Former Junta Leader of Argentina Jorge Rafael Videla Sentenced To Life In Prison
December 23, 2010 By Staff
Today in Latin America
Top Story — The former leader of the Argentine military dictatorship Jorge Rafael Videla was sentenced Wednesday to life in prison for crimes against humanity during the country’s period of military rule between 1976 and 1983.
A court in the central Argentine city of Córdoba found the 85-year old Videla, who has been accused of being the main architect of Argentina’s “Dirty War,” guilty of the killing of dissidents during his rule.
“Videla … is a manifestation of state terrorism,” Judge Maria Elba Martinez said, according to The Telegraph newspaper.
The Argentine court already has sentenced a group of former military members who served Videla’s government to life in prison for crimes against humanity. They were convicted for kidnapping, torturing and murdering more than 180 people in three secret detention centers during the “Dirty War.”
Videla ruled Argentina after the coup against Isabel Martinez de Perón in 1976 until 1981, when tens of thousands were killed or “disappeared.”
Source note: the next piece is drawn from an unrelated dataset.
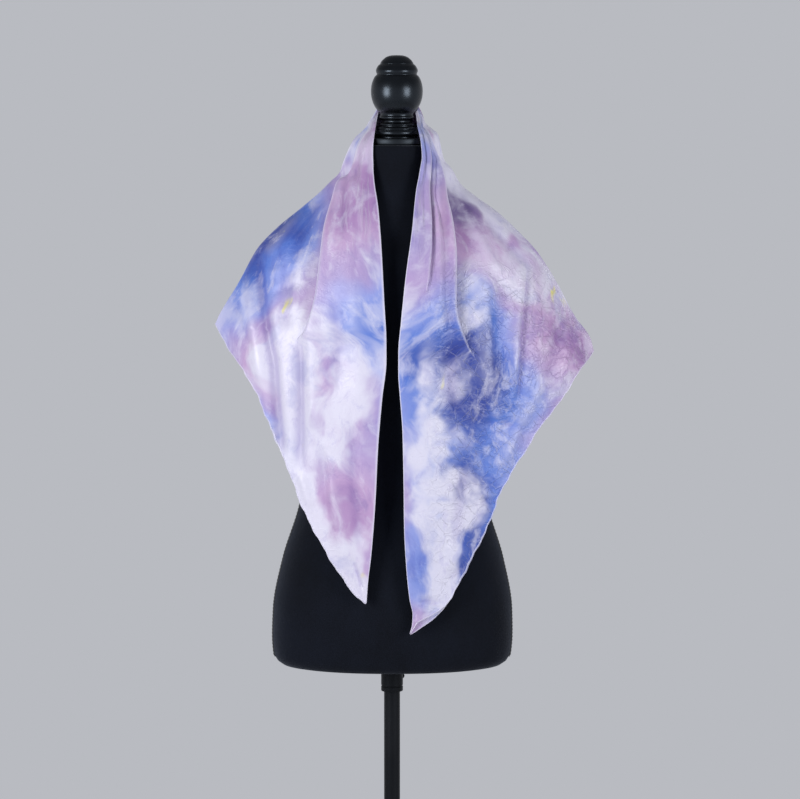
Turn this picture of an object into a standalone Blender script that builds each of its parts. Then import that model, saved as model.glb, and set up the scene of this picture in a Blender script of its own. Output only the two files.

A court had already sentenced and jailed Videla for crimes in the “Dirty War” after the country returned to democracy in 1985, but was pardoned and released by President Carlos Menem in 1990. Recently departed Argentine President Néstor Kirchner annulled the pardons against former junta members in 2007.
A large crowd of families and supporters of victims cheered on the streets in response to the sentencing.
Seeking justice “is the only thing we have left in life. Our children haven’t appeared — we don’t know anything about them,” said Nair Amuedo of the Mothers of the Plaza de Mayo human rights group, according to The Associated Press. “At least these murderers were condemned for who they are.”